The Act established the NDDC directly under the control and supervision of the President and Commander-in-Chief of the Armed Forces of the Federal Republic of Nigeria. Section 7(3) of the Act provides thus:“The Commission shall be subject to the direction, control or supervision in the performance of its functions under this Act by the President, Commander-in-Chief of the Armed Forces of the Federal Republic of Nigeria.”
This is in line with the underlying basis for the establishment of the NDDC and the recognition of the need to ensure utmost efficiency in delivering on its mission. The long title of the Act buttresses this fact by stating that the formation of the NDDC was due to the need “to establish a new Commission with a re-organised management and administrative structure for more effectiveness.”

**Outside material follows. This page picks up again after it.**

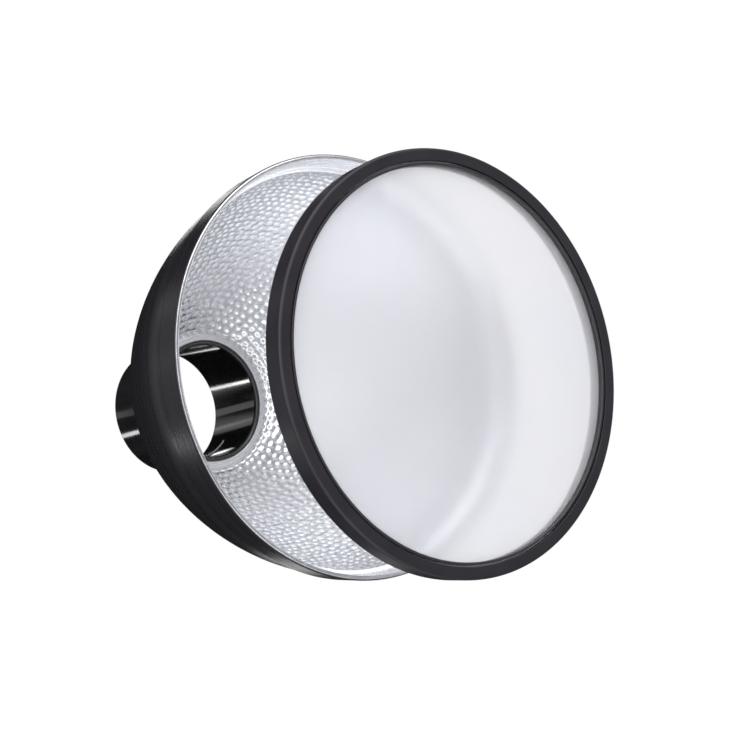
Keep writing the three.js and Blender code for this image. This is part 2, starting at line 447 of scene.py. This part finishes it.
def spun_silver():
    """Plain turned aluminium, with fine rings left by the spinning tool."""
    surface = Surface("spun_silver", Metallic=1.0)
    rings = surface.noise(surface.rings(), 2600, 2)
    surface.colour(surface.noise(surface.place, 45), (0.91, 0.915, 0.935), (0.94, 0.94, 0.955))
    surface.roughness(rings, 0.18, 0.32)
    surface.bump(rings, 0.02 * MM, 0.2)
    return surface.material


def bare_edge():
    surface = Surface("bare_edge", Metallic=1.0)
    wear = surface.noise(surface.place, 300, 4)
    surface.colour(wear, (0.80, 0.81, 0.84), (0.93, 0.93, 0.94))
    surface.roughness(wear, 0.16, 0.34)
    surface.bump(wear, 0.01 * MM, 0.3)
    return surface.material


def satin_black():
    """Black lacquer over the rings of the spun sheet."""
    surface = Surface("satin_black_lacquer", Specular_IOR_Level=0.28)
    place = surface.rings()
    broad = surface.noise(place, 420)
    surface.colour(broad, (0.0100, 0.0092, 0.0112), (0.0180, 0.0166, 0.0198))
    surface.roughness(broad, 0.24, 0.32)
    surface.bump(surface.noise(place, 2100, 2), 0.02 * MM, 0.12)
    surface.bump(broad, 0.05 * MM, 0.08)
    return surface.material


def gloss_black():
    surface = Surface("gloss_black_lacquer", Specular_IOR_Level=1.0)
    drawn = surface.noise(surface.stretched(1, 0.12, 1), 260)
    surface.colour(drawn, (0.006, 0.006, 0.007), (0.011, 0.0105, 0.012))
    surface.roughness(drawn, 0.09, 0.14)
    surface.bump(drawn, 0.02 * MM, 0.1)
    # Painted highlight: the flanks of the beads in the bore are coloured white.
    surface.painted_flank_highlight()
    return surface.material


def black_rubber():
    surface = Surface("black_rubber", Specular_IOR_Level=0.30)
    blotches = surface.noise(surface.place, 70, 4)
    surface.colour(blotches, (0.0128, 0.0115, 0.0150), (0.0192, 0.0174, 0.0222))
    surface.roughness(blotches, 0.34, 0.44)
    surface.bump(surface.noise(surface.place, 2200), 0.02 * MM, 0.4)
    surface.bump(blotches, 0.04 * MM, 0.3)
    return surface.material


def black_plastic():
    surface = Surface("black_plastic")
    grain = surface.noise(surface.place, 1200)
    surface.colour(grain, (0.014, 0.0135, 0.015), (0.024, 0.0235, 0.026))
    surface.roughness(grain, 0.28, 0.40)
    surface.bump(grain, 0.02 * MM, 0.2)
    return surface.material


def frosted_plastic():
    surface = Surface("frosted_plastic", IOR=1.46, Transmission_Weight=0.68)
    surface.colour(surface.noise(surface.place, 26), (0.905, 0.91, 0.945), (0.93, 0.93, 0.95))
    surface.roughness(surface.noise(surface.place, 1800), 0.17, 0.22)
    surface.bump(surface.noise(surface.place, 1800), 0.01 * MM, 0.2)
    return surface.material


# ---- bowl ------------------------------------------------------------------------------------------

HAMMERED, SPUN, BARE, LACQUERED = range(4)


def wall_path():
    """The hammered inside of the bowl, from the step behind the lip to close round the neck."""
    start = (LIP_BOTTOM_RADIUS - STEP_WIDTH, MOUTH_Y + LIP_DEPTH + STEP_DEPTH)
    end = (SEAT_RADIUS, SEAT_Y)
    depth = end[1] - start[1]
    leave = (start[0] + BOWL_SWELL, start[1] + depth * BOWL_SWELL_REACH)
    arrive = (end[0] + BOWL_SHOULDER, end[1] - depth * BOWL_SHOULDER_REACH)
    curve = cubic_curve(start, leave, arrive, end)
    return np.vstack([curve, (HAMMERED_END_RADIUS, SEAT_Y)])


def lip_radius(depth):
    """Inside radius of the conical lip, so far behind the mouth."""
    return LIP_TOP_RADIUS + (LIP_BOTTOM_RADIUS - LIP_TOP_RADIUS) * depth / LIP_DEPTH


def dimple_centres(wall):
    """Rows of dimples round the bowl, each half a dimple out of step with the last, all a little uneven."""
    draw = random.Random(DIMPLE_SEED)
    lengths = lengths_along(wall)
    row_spacing = DIMPLE_PITCH * math.sqrt(3) / 2
    centres = []
    at = HAMMERED_START
    while at < lengths[-1]:
        radius = np.interp(at, lengths, wall[:, 0])
        count = round(2 * math.pi * radius / DIMPLE_PITCH)
        turn = draw.random()
        for i in range(count):
            share = (i + turn + draw.uniform(-DIMPLE_UNEVENNESS, DIMPLE_UNEVENNESS)) / count
            along = at + draw.uniform(-DIMPLE_UNEVENNESS, DIMPLE_UNEVENNESS) * row_spacing
            radius = np.interp(along, lengths, wall[:, 0])
            y = np.interp(along, lengths, wall[:, 1])
            angle = 2 * math.pi * share
            centres.append((radius * math.cos(angle), y, radius * math.sin(angle)))
        at += row_spacing
    return centres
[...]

It is in this regard that section 2(2) and section 3(2) of the Act provides for the appointment of the governing Board of the Commission to be by the President and resignation of membership to be directly addressed to no other than the President. The Act therefore does not contemplate a legally official middle man between the Commission and the President. That was how the NDDC was meant to operate and did operate from its inception on establishment in June 2000 and that did not change even with creation of the Ministry of the Niger Delta Affairs (MNDA) on September 10, 2008.

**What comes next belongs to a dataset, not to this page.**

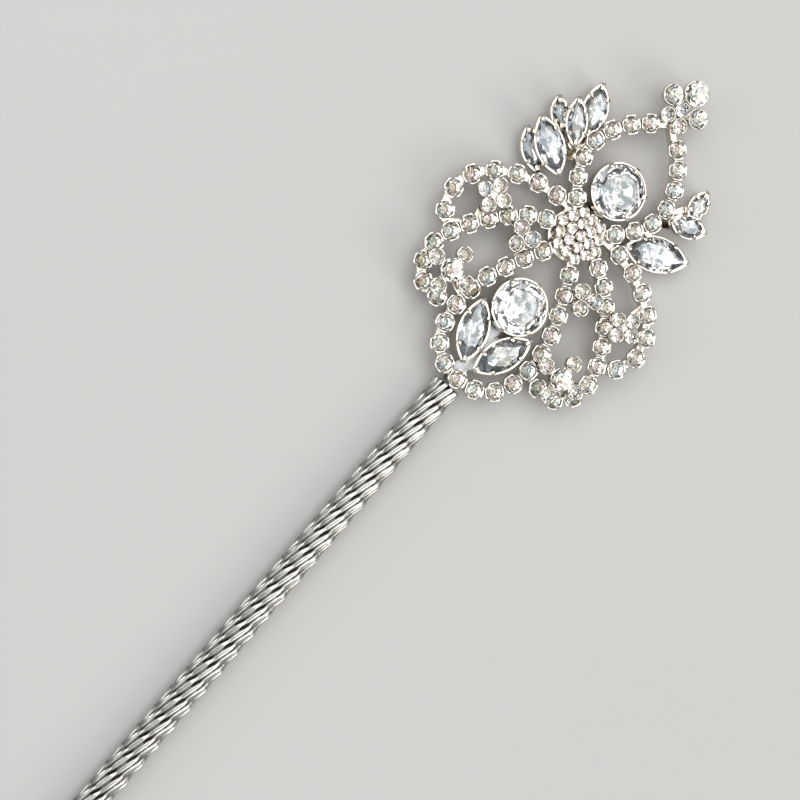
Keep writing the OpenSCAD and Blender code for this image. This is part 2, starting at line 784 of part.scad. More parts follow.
module belly_stones() {
    color(CRYSTAL) in_head() for (side = [left, right])
        translate([side * belly_at.x, belly_at.y, back_level + solder_gap + belly_height])
            rotate(90 - side * belly_lean) navette(belly_stone_l, belly_stone_w, belly_height);
}

// ---------------------------------------------------------------- leaves beside the teardrop

spray_root = point_at(teardrop_half, 0.34);
spray_t = 0.8;
spray_w = 1.3;
post_d = 1;
leaf_height = 1.3;
claw_rise = 0.7;
front_step = leaf_height + 0.1 + claw_rise + solder_gap;

// Each leaf: centre from the spray's root, stone length and width as shares of the longest stone's length,
// then the lean from the X axis in degrees, and 1 for the front row or 0 for the back row.
leaves_left = [
    [[0.305, 0.695], 0.75, 0.375, 65, 0],
    [[0.7, 0.28], 0.42, 0.25, 43, 0],
    [[0.45, 0.31], 0.66, 0.3, 53, 1],
    [[0.53, -0.24], 0.86, 0.42, 30, 1],
    [[0.66, -0.43], 0.62, 0.3, 35, 0]
];
leaves_right = [
    [[0.45, 0.76], 0.42, 0.28, 100, 0],
    [[0.48, 0.355], 0.5, 0.32, 24, 1],
    [[0.43, -0.27], 1, 0.52, 27, 0]
];

function leaf_floor(front) = back_level + (front == 1 ? front_step : 0);
function leaf_centre(leaf) = leaf_stone_l * leaf[0];
function leaf_l(leaf) = leaf_stone_l * leaf[1];
function leaf_w(leaf) = leaf_stone_l * leaf[2];

module leaf_spray(side, leaves) {
    color(SILVER) in_head() for (leaf = leaves) {
        end = spray_root + leaf_centre(leaf);
        layer(back_level - spray_t, back_level - solder_gap)
            polygon(strip(mirrored(side, [spray_root - rail_t / 2 * unit(leaf_centre(leaf)), end]), spray_w));
        layer(back_level - spray_t, back_level - solder_gap)
            translate(side_of(side, end)) circle(d = spray_w, $fn = small_fn);
        if (leaf[4] == 1) translate(concat(side_of(side, end), back_level - spray_t))
            cylinder(h = spray_t + front_step - solder_gap, d = post_d, $fn = small_fn);
    }
}

module on_leaf(side, leaf) {
    p = side_of(side, spray_root + leaf_centre(leaf));
    translate([p.x, p.y, leaf_floor(leaf[4])]) rotate(side > 0 ? leaf[3] : 180 - leaf[3]) children();
}

module leaf_settings(side, leaves) {
    color(SILVER) in_head() for (leaf = leaves) on_leaf(side, leaf)
        navette_setting(leaf_l(leaf), leaf_w(leaf), leaf_height);
}

module leaf_stones(side, leaves) {
    color(CRYSTAL) in_head() for (leaf = leaves) on_leaf(side, leaf)
        translate([0, 0, leaf_height]) navette(leaf_l(leaf), leaf_w(leaf), leaf_height);
}

// ---------------------------------------------------------------- flowers

// The flowers stand on a stem, above the prongs of the chain.
flower_rise = 1.9;
flower_plate_t = 0.4;
flower_bar_t = 0.8;
flower_stem_r = 0.9;
bar_w = 1.4;

// Radius of the ring on which count cups of stone diameter d just clear each other.
function ring_r(count, d) = (cup_r_of(d) + solder_gap / 2) / sin(180 / count);
function ring_places(count, r, turn) = [
    for (k = [0:count - 1]) r * [cos(turn + k * 360 / count), sin(turn + k * 360 / count)]
];

// A flower's middle on the line between its two feet; it sits a little lower on the right, as on the real pin.
function flower_at(side, feet, share) = let (p = feet[0] + share * (feet[1] - feet[0])) p - [0, side * 0.04 * p.x];

// Upper flower: four stones between the upper petal and the lower petal.
upper_flower_feet = [point_at(upper_petal_line, 0.45), point_at(lower_petal_line, 0.44)];
upper_flower_ring = [for (p = ring_places(4, ring_r(4, upper_flower_d), 80)) [p, upper_flower_d]];

// Small flower of three stones between the lower petal and the inverted drop.
mid_flower_feet = [point_at(lower_petal_line, 0.245), point_at(oval_half, 0.26)];
mid_flower_ring = [for (p = ring_places(3, ring_r(3, mid_flower_d), 35)) [p, mid_flower_d]];

// Lower flower: a larger stone with four round it, between the lower petal and the inverted drop.
lower_flower_feet = [point_at(lower_petal_line, 0.68), point_at(oval_half, 0.56)];
lower_flower_run = cup_r_of(lower_flower_d) + cup_r_of(lower_petal_d) + solder_gap;
lower_flower_ring = concat(
    [[[0, 0], lower_flower_d]],
    [for (p = ring_places(4, lower_flower_run, 0)) [p, lower_petal_d]]
);

// Cups on a scalloped plate, on a stem whose bar is soldered between the wires at the feet.
module flower_cups(side, feet, share, ring) {
    centre = flower_at(side, feet, share);
    places = [for (p = ring) [centre + p[0], p[1]]];
    plate_high = rail_top + flower_rise;
    plate_low = plate_high - flower_plate_t;
    bar_low = rail_top - flower_bar_t;
    color(SILVER) in_head() {
        for (p = places) translate([side * p[0].x, p[0].y, plate_high]) cup(p[1]);
        layer(plate_low, plate_high) for (p = places) {
            translate(side_of(side, p[0])) circle(r = cup_r_of(p[1]), $fn = small_fn);
            if (p[0] != centre) polygon(strip(mirrored(side, [centre, p[0]]), bar_w));
        }
        translate(concat(side_of(side, centre), bar_low))
            cylinder(h = plate_high - bar_low, r = flower_stem_r, $fn = small_fn);
        layer(bar_low, rail_top - solder_gap) difference() {
            polygon(strip(mirrored(side, [feet[0], centre, feet[1]]), bar_w));
            polygon(strip(mirrored(side, oval_half), rail_t + 2 * solder_gap));
            polygon(strip(mirrored(side, lower_petal_line), rail_t + 2 * solder_gap));
            polygon(strip(mirrored(side, upper_petal_line), rail_t + 2 * solder_gap));
        }
    }
}

module flower_stones(side, feet, share, ring) {
    color(CREAM) in_head() for (p = ring) let (q = flower_at(side, feet, share) + p[0])
        translate([side * q.x, q.y, rail_top + flower_rise + girdle_of()]) chaton(p[1]);
}

module upper_flower_cups(side) {
    flower_cups(side, upper_flower_feet, 0.52, upper_flower_ring);
}

module upper_flower_stones(side) {
    flower_stones(side, upper_flower_feet, 0.52, upper_flower_ring);
}

module mid_flower_cups(side) {
    flower_cups(side, mid_flower_feet, 0.5, mid_flower_ring);
}

module mid_flower_stones(side) {
    flower_stones(side, mid_flower_feet, 0.5, mid_flower_ring);
}

module lower_flower_cups(side) {
    flower_cups(side, lower_flower_feet, 0.5, lower_flower_ring);
}

module lower_flower_stones(side) {
    flower_stones(side, lower_flower_feet, 0.5, lower_flower_ring);
}

// ---------------------------------------------------------------- parts

core_rod();
shank_sleeve();
shank_point();
teardrop_rail();
teardrop_cups();
teardrop_stones();
oval_rail();
oval_cups();
oval_stones();
upper_petal_rail(left);  // upper_petal_rail_left
upper_petal_cups(left);  // upper_petal_cups_left
upper_petal_stones(left);  // upper_petal_stones_left
upper_petal_rail(right);  // upper_petal_rail_right
upper_petal_cups(right);  // upper_petal_cups_right
upper_petal_stones(right);  // upper_petal_stones_right
lower_petal_rail(left);  // lower_petal_rail_left
lower_petal_cups(left);  // lower_petal_cups_left
lower_petal_stones(left);  // lower_petal_stones_left
lower_petal_rail(right);  // lower_petal_rail_right
lower_petal_cups(right);  // lower_petal_cups_right
lower_petal_stones(right);  // lower_petal_stones_right
hub_plate();
hub_cups();
hub_stones();
tip_plate();
tip_cups();
tip_stones();
upper_round_setting();
upper_round_stone();
lower_round_setting();
lower_round_stone();
belly_settings();
belly_stones();
leaf_spray(left, leaves_left);  // leaf_spray_left
leaf_settings(left, leaves_left);  // leaf_settings_left
leaf_stones(left, leaves_left);  // leaf_stones_left
leaf_spray(right, leaves_right);  // leaf_spray_right
leaf_settings(right, leaves_right);  // leaf_settings_right
leaf_stones(right, leaves_right);  // leaf_stones_right
upper_flower_cups(left);  // upper_flower_cups_left
upper_flower_stones(left);  // upper_flower_stones_left
upper_flower_cups(right);  // upper_flower_cups_right
upper_flower_stones(right);  // upper_flower_stones_right
mid_flower_cups(left);  // mid_flower_cups_left
mid_flower_stones(left);  // mid_flower_stones_left
mid_flower_cups(right);  // mid_flower_cups_right
mid_flower_stones(right);  // mid_flower_stones_right
lower_flower_cups(left);  // lower_flower_cups_left
lower_flower_stones(left);  // lower_flower_stones_left
lower_flower_cups(right);  // lower_flower_cups_right
lower_flower_stones(right);  // lower_flower_stones_right
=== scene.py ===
"""Rhinestone hair pin on a pale studio floor. All lengths are in metres, in the frame of the CAD model."""

import math
import random

import bmesh
import bpy
from mathutils import Matrix, Vector


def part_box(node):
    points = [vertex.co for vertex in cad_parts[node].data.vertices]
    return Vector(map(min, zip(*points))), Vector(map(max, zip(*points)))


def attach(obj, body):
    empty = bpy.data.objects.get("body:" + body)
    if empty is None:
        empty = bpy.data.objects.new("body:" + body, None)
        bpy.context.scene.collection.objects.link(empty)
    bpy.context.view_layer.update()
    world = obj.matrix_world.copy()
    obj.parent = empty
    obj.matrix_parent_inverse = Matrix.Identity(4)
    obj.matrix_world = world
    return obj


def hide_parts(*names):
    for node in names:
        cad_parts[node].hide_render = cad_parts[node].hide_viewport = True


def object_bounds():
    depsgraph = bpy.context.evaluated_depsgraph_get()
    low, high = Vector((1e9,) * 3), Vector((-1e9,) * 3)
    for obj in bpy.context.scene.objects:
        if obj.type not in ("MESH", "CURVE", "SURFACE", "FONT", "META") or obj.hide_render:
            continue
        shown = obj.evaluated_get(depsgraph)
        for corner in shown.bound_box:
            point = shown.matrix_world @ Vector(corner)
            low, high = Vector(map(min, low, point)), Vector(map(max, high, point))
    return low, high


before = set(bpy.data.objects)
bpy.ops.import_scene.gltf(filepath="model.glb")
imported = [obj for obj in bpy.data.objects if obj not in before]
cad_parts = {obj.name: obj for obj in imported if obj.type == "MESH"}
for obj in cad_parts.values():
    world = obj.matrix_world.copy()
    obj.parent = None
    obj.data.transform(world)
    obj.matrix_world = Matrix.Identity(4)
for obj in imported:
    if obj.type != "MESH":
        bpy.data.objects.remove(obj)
CAD_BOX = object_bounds()
MM = 0.001
random.seed(7)


# ---------------------------------------------------------------- colour and node helpers


def colour(code):
    """An sRGB hex colour as the linear RGBA that Blender's sockets take."""
    channels = [int(code[i:i + 2], 16) / 255 for i in (1, 3, 5)]
    linear = [c / 12.92 if c <= 0.04045 else ((c + 0.055) / 1.055) ** 2.4 for c in channels]
    return (*linear, 1.0)


def node(tree, kind, settings=None, **sockets):
    """Adds a node with its settings, its sockets given by name (Base_Color=) or by number (_0=, _1=).

    An output given to a socket is linked to it, and any other value is set on it.
    """
    made = tree.nodes.new(kind)
    for key, value in (settings or {}).items():
        setattr(made, key, value)
    for key, value in sockets.items():
        socket = made.inputs[int(key[1:])] if key[0] == "_" else made.inputs[key.replace("_", " ")]
        if isinstance(value, bpy.types.NodeSocket):
            tree.links.new(value, socket)
        else:
            socket.default_value = value
    return made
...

We need to put on our thinking cap and get back our retentive memories of historical facts and then we will recall that it was sometime in November 2015, the President was misguided by the recommendation of the MNDA, with Pastor Usani Uguru as Minister, to move the NDDC from the President’s direct control and supervision to the MNDA.
Eventually during the October 1, 2019 Independence Anniversary broadcast, the President confirmed that the NDDC had been moved to the MNDA in violation of the enabling Act. Besides the obvious fact of the violation of the extant law, the act of the president is submission of the NDDC to the bureaucracy of the civil service and politicking of the Minister of MNDA which is retrogressive. The NDDC is now akin to an unwanted child, not only handed to an unattached and emotionless “carer” in MNDA but also one been abandoned to the be-deviling evils of such a carer. At the heart of the twin evil of bureaucratization and politicization of the Commission is the perennial corruption cankerworm. The last House of Representatives probe of the NDDC sheds light on the terrible state of the Commission under the Ministry; of course it means the NDDC is now under more avoidable negative influences than it would have been if it were directly under the President as stipulated in the Act.
What that portends is that the resources of the NDDC are now subject to more interests than ought to be. This is quite unfortunate with the unwritten rule of interests and corruption which states that the more hands are involved in the process of utilization of resources, the more same diminish for the ultimate purpose for which it is allocated and the meager the utility for the intended beneficiaries. There is also the problem of the usurpation of the functions of the governing Board of the NDDC by the MNDA. Section 8 of the Act confers on the Board the power to manage and supervise the affairs of the Commission; make rules and regulations for carrying out the functions of the Commission; enter and inspect premises, projects and such places as may be necessary for the purposes of carrying out its functions under this Act; pay the staff of the Commission such remuneration and allowances as appropriate, enter into such contracts as may be necessary or expedient for the discharge of its functions and ensure the efficient performance of the functions of the Commission; and do such other things as are necessary and expedient for the efficient performance of the functions of the Commission. These are the exact functions arrogated to the MNDA.
That is why the NDDC can afford to operate without a board, being stage-managed by the Ministry. Thus the subjecting the NDDC to the MNDA is not only a violent takeover in form but also its operation is a most illegal abrogation of law. Nothing like the MNDA ought to exist where there is such an elaborate law as the Act establishing the NDDC which has specified who does what and how.
It is sad that the NDDC has not only been made an orphan by virtue of its separation from Mr President but has also been somewhat disowned and abandoned by the President who has abdicated his responsibility to it. This is particularly more painful for this suffering orphan who watches her sibling of the North East Development Commission (NEDC) enjoying the affection of the father President as contained in section 8(3) of the North East Development Commission (Establishment) Act 2017 which is in pari-material with section 7(3) of the NDDC Act which on the contrary has been jettisoned.
It is tantamount to paying lip service and in fact a disservice to the people of the Niger Delta area for the Commission to be made to suffer the usual handicap of the civil service considering the relevance of the area to the income, survival and development of Nigeria as a nation. It is for the foregoing reason that we call on the President to urgently comply with the extant law and remove the NDDC from the Ministry of the Niger Delta Affairs and bring it under his direct control and supervision as contained in the Act.
After all what is good for the goose is also good for the gander. The earlier this existential impediments erected deliberately by President Muhammadu Buhari is eradicated, the better for any sorts of efforts at implementation of comprehensive and functional developmental measures and remedies to confront the infrastructural deficit of the massive crude oil producing communities of the Niger Delta Region of Nigeria.
*EMMANUEL ONWUBIKO is head of the HUMAN RIGHTS WRITERS ASSOCIATION OF NIGERIA and was NATIONAL COMMISSIONER OF THE NATIONAL HUMAN RIGHTS COMMISSION OF NIGERIA.